Sa propre cave, Borgoluce, qui ne vend pas en grande distribution et est très présente à l’étranger (Etats-Unis, Canada, Sud-Est asiatique…), a subi une chute de… 90% de ses ventes en mars.

Et « la consommation que nous n’avons pas eue pendant ces deux mois, nous ne la récupérerons pas: les gens ne boiront pas en plus ce qu’ils n’ont pas bu à un moment donné », rappelle, comme une évidence, le vigneron.

 FORCE DEVENUE FAIBLESSE

Dans le Piémont (nord-ouest), l’inquiétude est également vive.

Pour le barolo, la situation « est très critique, car il est vendu à 90% dans la restauration mondiale, aujourd’hui fermée », explique à l’AFP Paolo Boffa, président de la coopérative Terre del Barolo.

Le barolo a misé depuis plusieurs décennies sur « la qualité maximale », et a été promu sur les cartes des meilleurs restaurants du monde, note-t-il. Mais ce qui était une force se révèle une faiblesse aujourd’hui.

Les lignes de mise en bouteille de la coopérative, qui compte 300 producteurs, continuent à fonctionner, grâce à d’autres vins comme le barbera ou le dolcetto, aux prix plus grand public, et qui connaissent « une bonne consommation dans la grande distribution en Italie et en Europe », souligne M. Boffa.

Mais là aussi, « ces ventes ne peuvent sauver le bilan de l’entreprise ».

Les producteurs, où qu’ils soient, réfléchissent aux mesures pouvant être prises alors que la prochaine vendange aura lieu dans quelques mois. Où la mettre alors que les caves sont encore pleines?

Les producteurs de barolo demandent à pouvoir stocker en dehors de la zone de production traditionnelle, ce qui leur est normalement interdit.

Ils réfléchissent aussi, comme les producteurs de prosecco, à réduire la production de leurs vignes.

Une décision « drastique » que le Consortium du vin chianti a lui déjà prise, en abaissant sa production de 20% au risque d’entraîner de « graves dommages économiques pour les entreprises », selon son président, Giovanni Busi.

Alors que selon lui de nombreux producteurs « sont au bord de la faillite », il déplore « la distance abyssale entre les annonces innombrables faites par le gouvernement (…) et la réalité » vécue par les entrepreneurs « qui se voient claquer la porte au nez par les banques ».

« SACRIFICES »

Certains producteurs envisagent par ailleurs de distiller une partie de la production, afin de la transformer en alcool (éthanol), qui pourrait par exemple être utilisé pour la fabrication de gel hydroalcoolique.

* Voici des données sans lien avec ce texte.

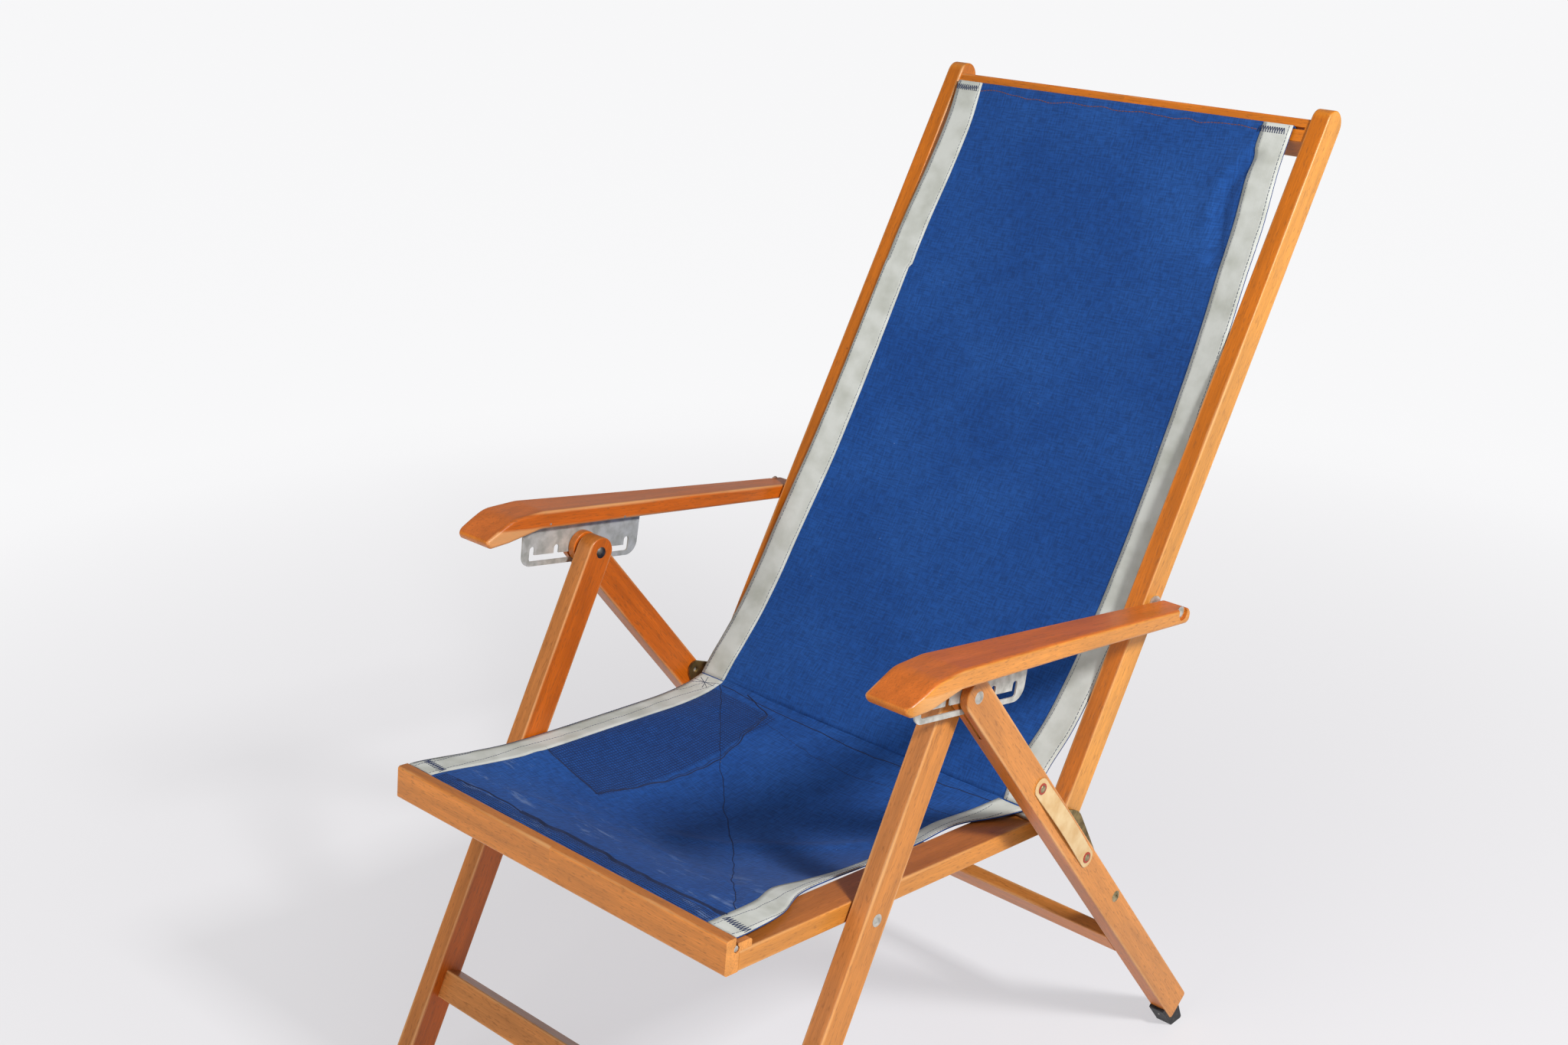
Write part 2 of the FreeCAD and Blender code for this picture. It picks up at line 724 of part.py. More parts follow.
# Arms: flared boards with a turned-down tip, pivoted on the uprights
arm_outer_rear = arm_x + arm_rear_width
arm_outer_front = arm_x + arm_front_width
arm_tip_start = arm_front_reach - arm_tip_length
arm_tip_under = arm_tip_start + arm_tip_length - arm_tip_under_start
arm_brow = arm_front_reach - arm_tip_brow
arm_side = [
    arm_line.at(-arm_rear_reach, -arm_under) + (arm_rear_round,),
    arm_line.at(arm_tip_start, arm_under_rise - arm_under - arm_thick_front + arm_thick_rear) + (arm_under_bend,),
    arm_line.at(arm_tip_under, -arm_tip_drop) + (arm_tip_under_bend,),
    arm_line.at(arm_front_reach - arm_tip_bevel, -arm_tip_drop - arm_tip_bevel_rise) + (arm_tip_low_round,),
    arm_line.at(arm_front_reach, -arm_tip_drop + arm_tip_bevel_rise) + (arm_tip_high_round,),
    arm_line.at(arm_brow, 0) + (arm_brow_bend,),
    arm_line.at(arm_tip_start, arm_thick_rear - arm_under + arm_crown) + (arm_crown_bend,),
    arm_line.at(-arm_rear_reach, arm_thick_rear - arm_under) + (arm_rear_round,),
]
arm_flare_end = arm_front_reach - arm_full_width_before_tip
arm_flare_x = arm_outer_rear + arm_flare_share * (arm_outer_front - arm_outer_rear)
arm_plan = [
    (-arm_rear_reach - 1, arm_x, 0),
    (arm_front_reach + 1, arm_x, 0),
    (arm_front_reach + 1, arm_outer_front - arm_nose_corner, 0),
    (arm_front_reach - arm_nose_length, arm_outer_front - arm_nose_draw, arm_nose_bend),
    (arm_flare_end, arm_outer_front, arm_flare_bend),
    (arm_front_reach - arm_tip_length - arm_flare_start, arm_flare_x, arm_waist_bend),
    (-arm_rear_reach - 1, arm_outer_rear, 0),
]
plan_reach = arm_tip_drop + arm_front_width
plan_corners = [arm_line.vector(along, -plan_reach, x) for along, x, _ in arm_plan]
plan_face = Part.Face(rounded_wire(plan_corners, [radius for _, _, radius in arm_plan]))
plan_through = arm_line.vector(0, plan_reach) - arm_line.vector(0, -plan_reach)
arm_board = slab(arm_side, arm_x, arm_outer_front + 1)
arm = arm_board.common(plan_face.extrude(plan_through))


def runs_lengthwise(edge):
    """True for an edge along the arm, false for one straight across it or straight through it."""
    run = edge.tangentAt((edge.FirstParameter + edge.LastParameter) / 2)
    across = arm_line.vector(0, 1) - arm_line.vector(0, 0)
    return abs(run.x) < 0.9 and abs(run.dot(across)) < 0.98


arm = arm.makeFillet(arm_edge_round, [edge for edge in arm.Edges if runs_lengthwise(edge)])

plate_low = -plate_band_below_pin - plate_band_height - plate_bar_height
plate_points = [
    plate_line.at(-plate_front, plate_embed) + (0,),
    plate_line.at(-plate_front + plate_front_lean, plate_low) + (plate_front_corner,),
    plate_line.at(plate_rear, plate_low) + (plate_rear_corner,),
    plate_line.at(plate_rear, plate_embed) + (0,),
]
plate_low_x = plate_x - plate_thick / 2
plate_high_x = plate_x + plate_thick / 2
plate = slab(plate_points, plate_low_x, plate_high_x)
arm = arm.cut(plate)
notch_radius = notch_width / 2
notch_corner = notch_radius - notch_corner_gap
notch_top = pin_dia / 2 + notch_top_gap
first_notch = -notch_pitch * (notch_count - 1) / 2
band_high = -plate_band_below_pin
band_low = band_high - plate_band_height
band = bar(
    plate_line,
    (first_notch - notch_radius, -first_notch + notch_radius),
    (band_low, band_high),
    (plate_low_x - 1, plate_high_x + 1),
    (notch_corner, notch_corner, 0, 0),
)
plate = plate.cut(band)
for index in range(notch_count):
    middle = first_notch + index * notch_pitch
    notch = bar(
        plate_line,
        (middle - notch_radius, middle + notch_radius),
        (band_high - 1, notch_top),
        (plate_low_x - 1, plate_high_x + 1),
        (0, 0, notch_corner, notch_corner),
    )
    plate = plate.cut(notch)

plate_nails = []
for along in plate_nail_spots:
    spot = plate_line.at(along, plate_nail_height)
    nail = rod(spot, plate_nail_dia / 2, arm_x, arm_x + plate_nail_length)
    opening = hole(spot, plate_nail_dia, arm_x - 1, arm_x + plate_nail_length)
    plate = plate.cut(opening)
    arm = arm.cut(opening)
    plate_nails += pair(nail)
add_pair("notch_plate", plate)
pieces["plate_nails"] = plate_nails

recess_x = arm_outer_rear - arm_recess_depth
arm = arm.cut(hole(arm_bolt, bolt_dia, arm_x - 1, arm_outer_front))
arm = arm.cut(rod(arm_bolt, arm_recess_dia / 2, recess_x, arm_outer_front))
add_pair("armrest", arm)
arm_screw = rod(arm_bolt, bolt_dia / 2, upright_x, recess_x + head_gap)
arm_screw = arm_screw.fuse(dome(arm_bolt, head_dia, head_height, recess_x + head_gap, 1))
pieces["arm_bolts"] = pair(arm_screw)
pieces["arm_bolt_washers"] = pair(
    ring(arm_bolt, small_washer_dia, bolt_dia, upright_outer_x + head_gap, arm_x - head_gap)
)


# Floor glides: caps nailed round the lower inner corner of each leg, flat on the floor
def glide(lie, length, face, outward):
    """Cap round the end corner of a leg, its lower side cut to the floor."""
    start = length - glide_lap
    skin = face + outward * glide_thick
    floor_z = -floor_below_top_pivot
    reach = (floor_z - lie.at(0, skin)[1]) / lie.along[1]
    toe = lie.at(reach, skin)
    heel_y = toe[0] + math.copysign(glide_foot, lie.along[0])
    cover = lie.at(length, face - outward * glide_end_cover)
    points = [
        lie.at(start, face) + (0,),
        lie.at(start, skin) + (glide_lip_round,),
        toe + (glide_foot_round,),
        (heel_y, floor_z, glide_foot_round),
        cover + (0,),
        lie.at(length, face) + (0,),
    ]
    return points


glides = {}
glide_pins = []
for name, lie, length, face, outward, layer in (
    ("front_glides", front_line, front_leg_length, front_leg_width / 2, 1, (front_leg_x, front_leg_outer_x)),
    ("rear_glides", rear_line, rear_leg_length, -rear_leg_width / 2, -1, (rear_leg_x, rear_leg_outer_x)),
):
    cap = slab(glide(lie, length, face, outward), layer[0] + glide_side_inset, layer[1] - glide_side_inset)
    middle_x = (layer[0] + layer[1]) / 2
    nail_start = lie.vector(length - glide_lap / 2, face + outward * glide_thick, middle_x)
    nail_run = lie.vector(length - glide_lap / 2, face, middle_x) - nail_start
    nail = Part.makeCylinder(glide_pin_dia / 2, glide_pin_length, nail_start, nail_run)
    nail_way = Part.makeCylinder(glide_pin_dia / 2 + running_gap, glide_pin_length, nail_start, nail_run)
    glides[name] = pair(cap.cut(nail_way))
    pieces[name] = glides[name]
    pieces[name[:-1] + "_nails"] = pair(nail)
    leg = name.split("_")[0] + "_leg"
    pieces[leg + "_left"] = [pieces[leg + "_left"][0].cut(nail_way)]
    pieces[leg + "_right"] = [mirrored(pieces[leg + "_left"][0])]

# Canvas: one length from the front rail's groove, over the cross rod, up to the top rail's groove.
# The seat half is slack: its left border rests on the rail, its middle hangs, and its right border
# has slipped off the rail's inner edge
seat_low = front_rail_back_height + canvas_lift
seat_end = seat_pivot_to_back_hinge - cross_rod_before_hinge
end_rise = seat_low - rail_above_pivot
border_x = rail_inner_x - border_inside_rail
flat_station = (end_rise, end_rise - seat_end_dip, end_rise, end_rise)
flat_station += (rail_inner_x - seat_canvas_right + tape_width, rail_inner_x - seat_canvas_right)
stations = [(front_rail_back,) + flat_station]
stations += [(front_rail_back + s[0],) + s[1:] for s in seat_front_stations]
stations += [(seat_end - s[0],) + s[1:] for s in seat_rear_stations]
stations += [(seat_end - cross_rod_dia / 2 - seat_rod_clearance,) + flat_station]
stations += [(seat_end,) + flat_station]


def seat_place(along, above, x, lift):
    return seat_line.vector(along, rail_above_pivot + above + lift, x)


def hanging_section(station, lift, thick):
    """Cut through the seat canvas at one station: flat border, hanging arc, right border."""
    along, left_up, middle_up, fold_up, edge_up, fold_in, edge_in = station
    edges = []
    ends = []
    for rise in (lift, lift + thick):
        left = seat_place(along, left_up, -seat_canvas_left, rise)
        bend = seat_place(along, left_up, -border_x, rise)
        fold = seat_place(along, fold_up, rail_inner_x - fold_in, rise)
        edge = seat_place(along, edge_up, rail_inner_x - edge_in, rise)
        middle = seat_place(along, middle_up, (bend.x + fold.x) / 2, rise)
        edges.append([Part.makeLine(left, bend), Part.Arc(bend, middle, fold).toShape(), Part.makeLine(fold, edge)])
        ends.append((left, edge))
    right_end = Part.makeLine(ends[0][1], ends[1][1])
    left_end = Part.makeLine(ends[1][0], ends[0][0])
    return Part.Wire(edges[0] + [right_end] + edges[1][::-1] + [left_end])


def border_section(station, side, lift, thick):
    """Cut through one edge tape at one station, on the canvas border."""
    along, left_up, _, fold_up, edge_up, fold_in, edge_in = station
    if side == "left":
        spots = [(left_up, -seat_canvas_left), (left_up, -seat_canvas_left + tape_width)]
    else:
        spots = [(fold_up, rail_inner_x - fold_in), (edge_up, rail_inner_x - edge_in)]
    corners = [seat_place(along, up, x, lift) for up, x in spots]
    corners += [seat_place(along, up, x, lift + thick) for up, x in reversed(spots)]
    return Part.makePolygon(corners + corners[:1])


seat_path = [
    (groove_along + canvas_thick / 2, keyhole_height + hem_rod_dia / 2),
    (groove_along + canvas_thick / 2, seat_low),
    (front_rail_back, seat_low),
]
seat_hem = ribbon(seat_line, seat_path, canvas_thick, -seat_canvas_left, seat_canvas_right)
seat_hanging = Part.makeLoft([hanging_section(s, 0, canvas_thick) for s in stations], True, True)
seat_canvas = seat_hem.fuse(seat_hanging)
tape_lift = canvas_thick + tape_gap
seat_tape_path = [(groove_along + groove_width, seat_low), (front_rail_back, seat_low)]
seat_tapes = []
for side, x_from in (("left", -seat_canvas_left), ("right", seat_canvas_right - tape_width)):
    tape_start = ribbon(seat_line, seat_tape_path, tape_thick, x_from, x_from + tape_width, tape_lift)
    tape_run = [border_section(s, side, tape_lift, tape_thick) for s in stations]
    seat_tapes.append(tape_start.fuse(Part.makeLoft(tape_run, True, True)).removeSplitter())

back_low = -upright_width / 2 - upright_lift
groove_mid = groove_high - groove_width / 2
back_path = [
    (crease_along, -crease_before),
    (canvas_meets_back, back_low),
    (groove_mid - canvas_thick / 2, back_low),
    (groove_mid - canvas_thick / 2, top_rail_front + keyhole_depth - hem_rod_dia / 2 - canvas_lift),
]
canvas_top = groove_mid + canvas_thick
left_edge = [(along, -x) for along, x in back_left_from_hinge]
left_edge += [(canvas_top - down, -x) for down, x in back_left_from_top]
right_edge = list(back_right_from_hinge)
right_edge += [(canvas_top - down, x) for down, x in back_right_from_top]
canvas_wide = max(abs(x) for _, x in left_edge + right_edge) + 1
back_sheet = ribbon(back_line, back_path, canvas_thick, -canvas_wide, canvas_wide)
sheet_reach = 2 * crease_before
back_canvas = back_sheet.common(strip_outline(back_line, left_edge, right_edge, sheet_reach))
tape_path = back_path[:2] + [(groove_mid - groove_width, back_low)]
tape_sheet = ribbon(back_line, tape_path, tape_thick, -canvas_wide, canvas_wide, tape_lift)
back_tapes = []
for edge, inward in ((left_edge, tape_width), (right_edge, -tape_width)):
    inner_edge = [(along, x + inward) for along, x in edge]
    back_tapes.append(tape_sheet.common(strip_outline(back_line, edge, inner_edge, sheet_reach)))
pieces["seat_canvas"] = [seat_canvas]
pieces["seat_edge_tapes"] = seat_tapes
pieces["back_canvas"] = [back_canvas]
pieces["back_edge_tapes"] = back_tapes

# The chair's own frame: floor at zero, centred front to back and side to side
shapes = {name: Part.makeCompound(solids) for name, solids in pieces.items()}
whole = Part.makeCompound(list(shapes.values())).optimalBoundingBox(False, False)
shift = FreeCAD.Vector(0, -(whole.YMin + whole.YMax) / 2, -whole.ZMin)
os.makedirs("parts", exist_ok=True)
for name, shape in shapes.items():
    shape.translate(shift)
    shape.exportStep("parts/" + name + ".step")
    print(name, len(shape.Solids), shape.isValid(), round(shape.Volume, 1))
for name, place in (
    ("top pivot", top_pivot),
    ("seat pivot", seat_pivot),
    ("back hinge", back_hinge),
    ("link bolt", link_bolt),
    ("arm bolt", arm_bolt),
):
    print(name, round(place[0] + shift.y, 3), round(place[1] + shift.z, 3))
print("size", round(whole.XLength, 2), round(whole.YLength, 2), round(whole.ZLength, 2))
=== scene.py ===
import math
import bpy
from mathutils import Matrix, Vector, noise


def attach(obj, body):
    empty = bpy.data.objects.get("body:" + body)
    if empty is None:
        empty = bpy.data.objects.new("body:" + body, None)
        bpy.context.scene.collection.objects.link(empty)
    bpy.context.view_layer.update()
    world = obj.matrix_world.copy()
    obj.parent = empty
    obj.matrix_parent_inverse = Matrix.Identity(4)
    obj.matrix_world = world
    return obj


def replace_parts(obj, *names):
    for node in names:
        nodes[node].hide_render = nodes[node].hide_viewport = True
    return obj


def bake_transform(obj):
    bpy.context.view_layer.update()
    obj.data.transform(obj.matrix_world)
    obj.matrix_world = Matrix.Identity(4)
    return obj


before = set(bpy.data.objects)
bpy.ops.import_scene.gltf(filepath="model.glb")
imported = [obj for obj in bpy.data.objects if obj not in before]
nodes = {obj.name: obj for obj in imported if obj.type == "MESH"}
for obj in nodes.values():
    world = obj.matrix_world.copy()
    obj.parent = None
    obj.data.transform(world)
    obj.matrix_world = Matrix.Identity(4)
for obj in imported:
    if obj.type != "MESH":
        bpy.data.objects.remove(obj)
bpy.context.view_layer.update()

# Legs and stretchers
# Straight beech boards, planed, stained honey and varnished, with soft sanded edges. A stretcher
# is tenoned between each pair of legs near the floor.
top_pivot = (-156.961, 570.0)
front_leg_slope = -119.63
rear_leg_slope = -53.30


def linear(colour):
    """An sRGB hex colour as the linear colour that a socket holds."""
    parts = [int(colour[i:i + 2], 16) / 255 for i in (1, 3, 5)]
    return [p / 12.92 if p <= 0.04045 else ((p + 0.055) / 1.055) ** 2.4 for p in parts] + [1.0]


def put(tree, kind, sockets=None, **settings):
    """Adds a node with its settings; a socket gets a value or another node's output."""
    node = tree.nodes.new(kind)
    for name, value in settings.items():
        setattr(node, name, value)
    for name, value in (sockets or {}).items():
        if isinstance(value, bpy.types.NodeSocket):
            tree.links.new(value, node.inputs[name])
        else:
            node.inputs[name].default_value = value
    return node


def finish_of(name):
    """A new material, with its node tree and its shader."""
    material = bpy.data.materials.new(name)
    material.use_nodes = True
    return material, material.node_tree, material.node_tree.nodes["Principled BSDF"]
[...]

Les coopératives viticoles françaises, italiennes et espagnoles ont ainsi demandé à l’Union européenne « l’ouverture sans délai d’une distillation de crise européenne de 10 millions de hectolitres dotée d’un budget exceptionnel européen de 350 millions d’euros ».

La solution pourrait tenter des producteurs dont le vin se conserve peu, à l’image du prosecco, un « vin très jeune » que « l’on ne peut pas faire vieillir comme on le fait avec les vins rouges », souligne M. Giustiniani.

Une éventualité exclue en revanche pour les vins haut de gamme comme le barolo, qui peuvent se garder.

Alors que le gouvernement italien a fixé au 1er juin l’éventuelle réouverture des bars et restaurants, la filière, souligne M. Boffa, y voit « une grande et belle nouvelle », même si elle craint une faible affluence du fait de l’inquiétude d’être contaminé.

« Nous avons tous compris la gravité de cette épidémie et de la crise qu’elle engendrera pour nos familles. Mais nous, agriculteurs, sommes habitués aux sacrifices et une fois encore nous n’abandonnerons pas », souligne-t-il.